__The exercise__
Please restate, exactly as written, the lines running from the beginning of the material through the line that has "EDGE_THICK = 1.0" in it.

(begin)

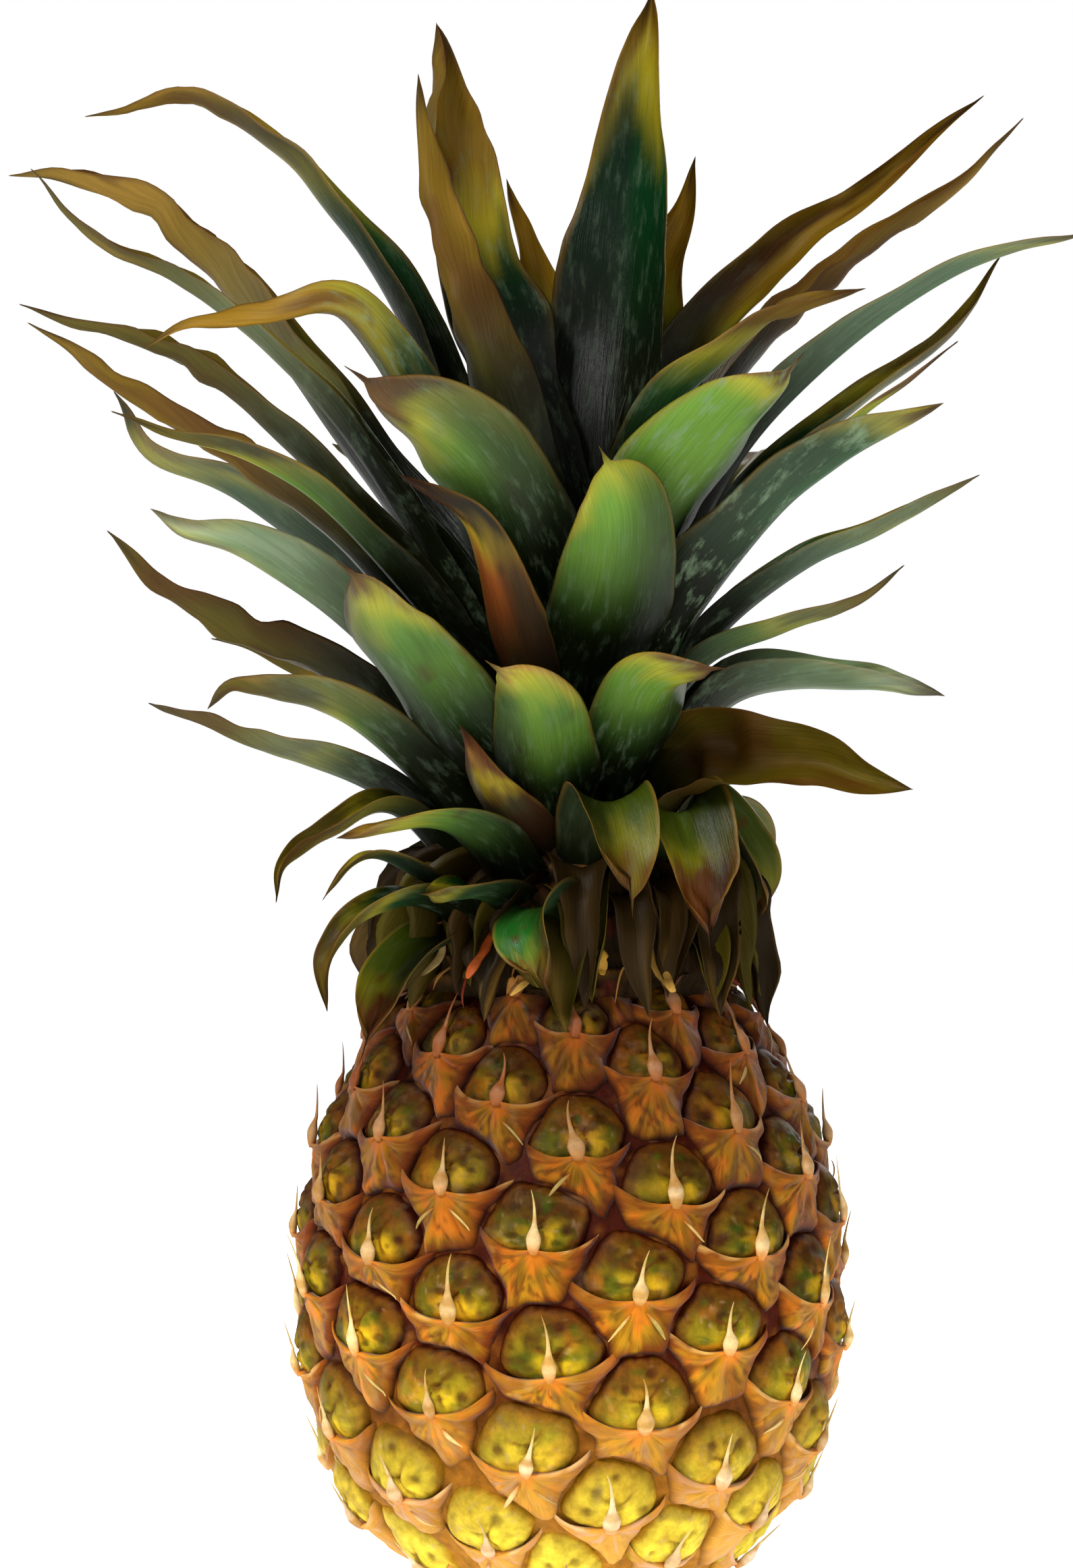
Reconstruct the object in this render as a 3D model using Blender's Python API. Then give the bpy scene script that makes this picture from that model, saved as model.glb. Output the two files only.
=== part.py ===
"""A whole pineapple standing on its base: one solid fruit covered in spiralling eyes, with a crown of
channelled leaves round a short stem. Lengths in the tables are millimetres; +Z is up, the front is -Y."""

import math

import bpy
import numpy as np

MM = 0.001

# Fruit: (height, radius of the skin between the eyes)
FRUIT_PROFILE = ((0.0, 27.0), (3.0, 31.0), (10.0, 37.5), (16.0, 43.5), (21.5, 48.0), (33.0, 51.5), (45.0, 54.5),
                 (56.0, 56.0), (75.0, 56.0), (91.0, 54.5), (102.0, 51.0), (114.0, 46.5), (124.0, 41.0),
                 (131.0, 34.0), (135.0, 26.0), (136.5, 16.0))
EYE_ANGLE = -6.5  # about the axis, from the front, of the eye that anchors the spirals
EYE_HEIGHT = 75.0
EYE_TURN = 137.5  # degrees from one eye to the next up the fruit
EYE_RISE = 1.425  # height gained from one eye to the next
EYE_STEEP = 13  # spirals that climb steeply; the shallow set has eight
CELL_ACROSS = 6  # mesh cells across one eye
CELL_UP = 5
DOME_RISE = 3.0  # how far a dome stands out of the skin
SPIKE_RISE = 7.0

# Crown stem: (height, radius)
STEM_PROFILE = ((137.0, 21.0), (145.0, 17.5), (156.0, 14.0), (175.0, 11.5), (200.0, 9.5), (218.0, 7.5), (228.0, 4.0))

LEAF_STATIONS = 10
FOOT_WIDTH = 5.5
FOOT_STANDS = 2.6  # from the stem's surface to the middle of a leaf foot
LEAF_THICK = 1.6  # at the midrib
EDGE_THICK = 1.0

# Leaf rows: name, azimuth and height of the foot on the stem, points (x, y, z) of the midrib up to the tip,
# greatest width, cupping (rise of the edges over the width), fullness towards the tip, roll at foot and tip.
LEAVES = (
    ("leaf_arching_left", 140, 206, ((-32, 20, 274), (-59, 34, 311), (-84, 44, 327), (-107, 50, 322)), 18, 0.35, 1.8, 0, 30),
    ("leaf_far_left_broad", 154, 200, ((-42, 21, 245), (-68, 27, 280), (-95, 29, 303), (-122, 29, 309)), 20, 0.45, 2.0, 0, 20),
    ("leaf_far_left_slim", 172, 194, ((-45, 4, 249), (-75, 5, 278), (-100, 5, 292), (-116, 5, 306)), 12, 0.4, 1.6, 0, 0),
    ("leaf_folded_left", 232, 207, ((-28, -30, 248), (-45, -42, 272), (-65, -44, 272), (-88, -44, 265)), 16, 0.3, 2.0, 0, 40),
    ("leaf_front_left_brown_tip", 258, 199, ((-12, -34, 228), (-24, -48, 246), (-47, -56, 259)), 25, 0.2, 2.8, 0, 0),
    ("leaf_left_long_slim", 185, 187, ((-35, -6, 222), (-60, -8, 249), (-82, -9, 266), (-117, -9, 276)), 15, 0.35, 1.8, 0, 10),
    ("leaf_left_olive", 192, 180, ((-40, -13, 220), (-62, -17, 239), (-90, -19, 256), (-114, -19, 272)), 16, 0.35, 1.8, 0, 20),
    ("leaf_left_slim", 214, 188, ((-42, -33, 226), (-62, -38, 241), (-82, -40, 247), (-95, -40, 252)), 14, 0.3, 1.4, 0, 0),
    ("leaf_left_hooked", 174, 172, ((-40, 7, 215), (-68, 11, 237), (-91, 11, 246), (-98, 11, 259)), 18, 0.4, 2.2, 0, 0),
    ("leaf_left_pale", 217, 174, ((-40, -26, 207), (-62, -32, 222), (-80, -34, 228), (-87, -34, 232)), 19, 0.38, 2.6, 0, 0),
    ("leaf_front_left_big", 241, 170, ((-26, -36, 190), (-38, -50, 206), (-48, -58, 220)), 25, 0.2, 3.0, 0, 0),
    ("leaf_left_low_olive", 200, 163, ((-42, -13, 194), (-66, -16, 206), (-84, -18, 215), (-98, -20, 227)), 16, 0.35, 2.0, 0, 10),
    ("leaf_left_low_hidden", 172, 160, ((-42, 8, 191), (-60, 10, 200), (-77, 10, 206)), 14, 0.35, 1.6, 0, 0),
    ("leaf_left_low_folded", 216, 158, ((-36, -24, 183), (-52, -32, 193), (-69, -36, 196), (-75, -36, 190)), 17, 0.35, 2.6, 0, 0),
    ("leaf_left_lowest", 188, 155, ((-38, -8, 174), (-58, -10, 182), (-76, -12, 187), (-89, -12, 192)), 15, 0.35, 1.8, 0, 0),
    ("leaf_left_droop_hook", 197, 148, ((-36, -20, 170), (-50, -28, 166), (-60, -32, 158), (-62, -34, 150)), 12, 0.3, 2.0, 0, 0),
    ("leaf_front_left_arch", 236, 150, ((-18, -36, 163), (-30, -47, 168), (-48, -52, 163)), 15, 0.2, 2.0, 0, 0),
    ("leaf_left_dark_arch", 210, 145, ((-33, -28, 157), (-43, -34, 160), (-51, -36, 150)), 9, 0.2, 2.0, 0, 0),
    ("leaf_left_droop_big", 224, 141, ((-30, -34, 151), (-42, -45, 149), (-51, -50, 139), (-50, -50, 128)), 14, 0.2, 2.0, 0, 0),
    ("leaf_front_small_dome", 242, 145, ((-18, -36, 153), (-31, -52, 152)), 12, 0.2, 2.6, 0, 0),
    ("leaf_front_droop_olive", 276, 140, ((-5, -34, 150), (-10, -46, 144), (-3, -50, 129)), 14, 0.2, 2.0, 0, 0),
    ("leaf_left_droop_shoulder", 196, 140, ((-28, -25, 143), (-38, -35, 134), (-43, -40, 116)), 12, 0.2, 2.0, 0, 0),
    ("leaf_centre_left_brown", 238, 214, ((-13, -10, 250), (-25, -8, 285), (-31, -4, 308), (-33, -2, 326)), 22, 0.2, 2.0, 0, -15),
    ("leaf_back_left_broad", 138, 217, ((-11, 10, 250), (-21, 16, 285), (-26, 21, 312), (-30, 23, 340)), 34, 0.2, 3.2, 0, 0),
    ("leaf_back_left_second", 105, 210, ((-2, 30, 255), (-6, 38, 280), (-13, 42, 308)), 22, 0.2, 2.0, 0, 0),
    ("leaf_back_right_broad", 52, 217, ((7, 18, 250), (12, 26, 290), (18, 30, 348)), 37, 0.2, 2.2, 0, 0),
    ("leaf_back_right_second", 78, 205, ((14, 34, 250), (20, 42, 285), (29, 46, 313)), 26, 0.2, 2.0, 0, 0),
    ("leaf_right_khaki", 41, 205, ((23, 24, 262), (46, 35, 290), (67, 39, 307), (91, 42, 327)), 19, 0.3, 2.0, 0, 60),
    ("leaf_right_brown", 13, 202, ((32, 6, 259), (56, 10, 284), (80, 12, 302), (98, 14, 318)), 13, 0.35, 1.8, 0, 20),
    ("leaf_right_folded", -30, 204, ((14, -16, 246), (32, -26, 266), (47, -32, 275), (61, -34, 278)), 17, 0.3, 2.0, 0, 0),
    ("leaf_front_right_oval", -52, 198, ((16, -30, 228), (30, -45, 247), (48, -58, 262)), 27, 0.2, 3.0, 0, 0),
    ("leaf_right_long", -7, 196, ((30, -6, 240), (52, -6, 265), (80, -6, 284), (112, -6, 294)), 15, 0.4, 1.6, 0, 0),
    ("leaf_right_twisted", 4, 187, ((34, 2, 232), (60, 2, 256), (80, 2, 270), (94, 2, 288)), 13, 0.35, 1.8, 0, 40),
    ("leaf_right_slim", -22, 191, ((40, -17, 237), (60, -19, 251), (81, -19, 268)), 7, 0.3, 1.6, 0, 0),
    ("leaf_right_pale_broad", -32, 184, ((22, -22, 211), (40, -31, 233), (58, -35, 245), (77, -36, 254)), 22, 0.35, 2.6, 0, 0),
    ("leaf_right_curved", -5, 178, ((28, -4, 206), (48, -6, 222), (66, -6, 230), (87, -6, 240)), 15, 0.35, 1.8, 0, 0),
    ("leaf_right_low_slim", -35, 171, ((25, -22, 199), (44, -23, 208), (60, -23, 213), (70, -23, 220)), 10, 0.35, 1.8, 0, 0),
    ("leaf_right_low_pale", -4, 163, ((22, -5, 183), (34, -9, 196), (54, -12, 198), (79, -12, 193)), 19, 0.4, 2.0, 0, 0),
    ("leaf_right_low_olive", -37, 154, ((22, -25, 177), (44, -34, 180), (71, -36, 174)), 26, 0.2, 2.0, 10, 80),
    ("leaf_right_droop_back", 0, 148, ((28, -4, 172), (38, -6, 162), (41, -6, 151), (37, -6, 139)), 14, 0.2, 2.0, 0, 0),
    ("leaf_right_droop_mid", -44, 146, ((22, -32, 171), (27, -42, 158), (29, -45, 139)), 17, 0.2, 2.0, 0, 0),
    ("leaf_front_droop", -76, 148, ((7, -37, 172), (11, -47, 163), (12, -50, 147)), 16, 0.2, 2.0, 0, 0),
    ("leaf_front_oval", -82, 192, ((9, -38, 212), (11, -50, 230), (5, -58, 243)), 25, 0.2, 3.0, 0, 0),
    ("leaf_front_low_left", -105, 164, ((-6, -40, 181), (-9, -54, 193), (-17, -60, 200)), 19, 0.2, 2.6, 0, 0),
    ("leaf_front_low_right", -62, 168, ((13, -31, 184), (19, -45, 197), (32, -51, 197)), 20, 0.2, 2.6, 0, 0),
    ("leaf_dried_brown", 242, 183, ((-13, -34, 211), (-20, -46, 228), (-35, -51, 238)), 18, 0.2, 2.0, 0, 0),
    ("leaf_dried_low", -92, 156, ((-15, -34, 171), (-24, -42, 186)), 16, 0.2, 2.0, 0, 0),
    ("leaf_rear_arching", 112, 190, ((-12, 40, 240), (-18, 68, 272), (-22, 92, 284)), 20, 0.3, 2.0, 0, 0),
    ("leaf_rear_left_mid", 134, 184, ((-26, 30, 220), (-42, 56, 244), (-54, 78, 252)), 19, 0.3, 2.0, 0, 0),
    ("leaf_rear_right_mid", 48, 184, ((22, 30, 222), (38, 56, 245), (50, 80, 250)), 19, 0.3, 2.0, 0, 0),
    ("leaf_rear_low_left", 124, 168, ((-20, 36, 190), (-32, 66, 204), (-40, 90, 204)), 18, 0.3, 2.0, 0, 0),
    ("leaf_rear_low_mid", 90, 172, ((1, 40, 197), (2, 72, 213), (4, 98, 211)), 19, 0.3, 2.0, 0, 0),
    ("leaf_rear_low_right", 58, 166, ((20, 36, 188), (32, 64, 200), (42, 88, 196)), 18, 0.3, 2.0, 0, 0),
    ("leaf_rear_droop_left", 118, 148, ((-16, 34, 166), (-26, 56, 168), (-32, 68, 150)), 16, 0.25, 2.0, 0, 0),
    ("leaf_rear_droop_mid", 85, 146, ((2, 36, 164), (4, 60, 166), (5, 74, 148)), 16, 0.25, 2.0, 0, 0),
    ("leaf_rear_droop_right", 50, 148, ((22, 28, 166), (36, 46, 168), (46, 58, 150)), 16, 0.25, 2.0, 0, 0),
    ("leaf_rear_upper_right", 62, 194, ((16, 34, 234), (28, 58, 262), (36, 80, 274)), 19, 0.3, 2.0, 0, 0),
)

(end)

__Response to the exercise__
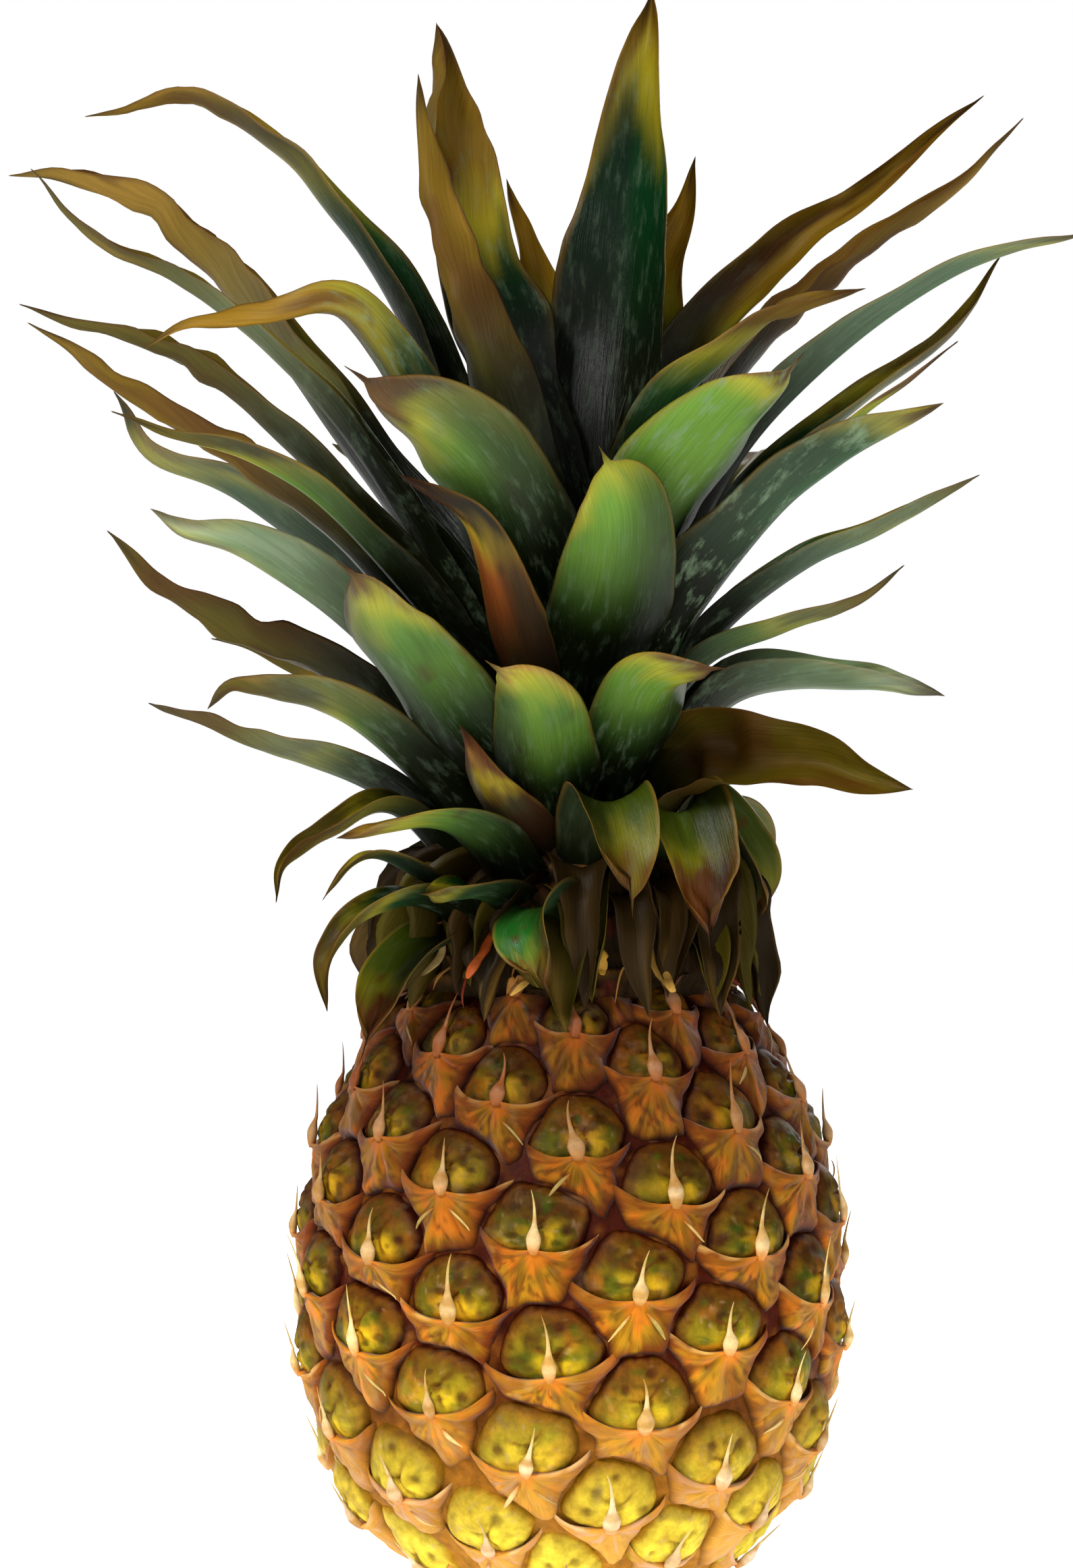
Reconstruct the object in this render as a 3D model using Blender's Python API. Then give the bpy scene script that makes this picture from that model, saved as model.glb. Output the two files only.
=== part.py ===
"""A whole pineapple standing on its base: one solid fruit covered in spiralling eyes, with a crown of
channelled leaves round a short stem. Lengths in the tables are millimetres; +Z is up, the front is -Y."""

import math

import bpy
import numpy as np

MM = 0.001

# Fruit: (height, radius of the skin between the eyes)
FRUIT_PROFILE = ((0.0, 27.0), (3.0, 31.0), (10.0, 37.5), (16.0, 43.5), (21.5, 48.0), (33.0, 51.5), (45.0, 54.5),
                 (56.0, 56.0), (75.0, 56.0), (91.0, 54.5), (102.0, 51.0), (114.0, 46.5), (124.0, 41.0),
                 (131.0, 34.0), (135.0, 26.0), (136.5, 16.0))
EYE_ANGLE = -6.5  # about the axis, from the front, of the eye that anchors the spirals
EYE_HEIGHT = 75.0
EYE_TURN = 137.5  # degrees from one eye to the next up the fruit
EYE_RISE = 1.425  # height gained from one eye to the next
EYE_STEEP = 13  # spirals that climb steeply; the shallow set has eight
CELL_ACROSS = 6  # mesh cells across one eye
CELL_UP = 5
DOME_RISE = 3.0  # how far a dome stands out of the skin
SPIKE_RISE = 7.0

# Crown stem: (height, radius)
STEM_PROFILE = ((137.0, 21.0), (145.0, 17.5), (156.0, 14.0), (175.0, 11.5), (200.0, 9.5), (218.0, 7.5), (228.0, 4.0))

LEAF_STATIONS = 10
FOOT_WIDTH = 5.5
FOOT_STANDS = 2.6  # from the stem's surface to the middle of a leaf foot
LEAF_THICK = 1.6  # at the midrib
EDGE_THICK = 1.0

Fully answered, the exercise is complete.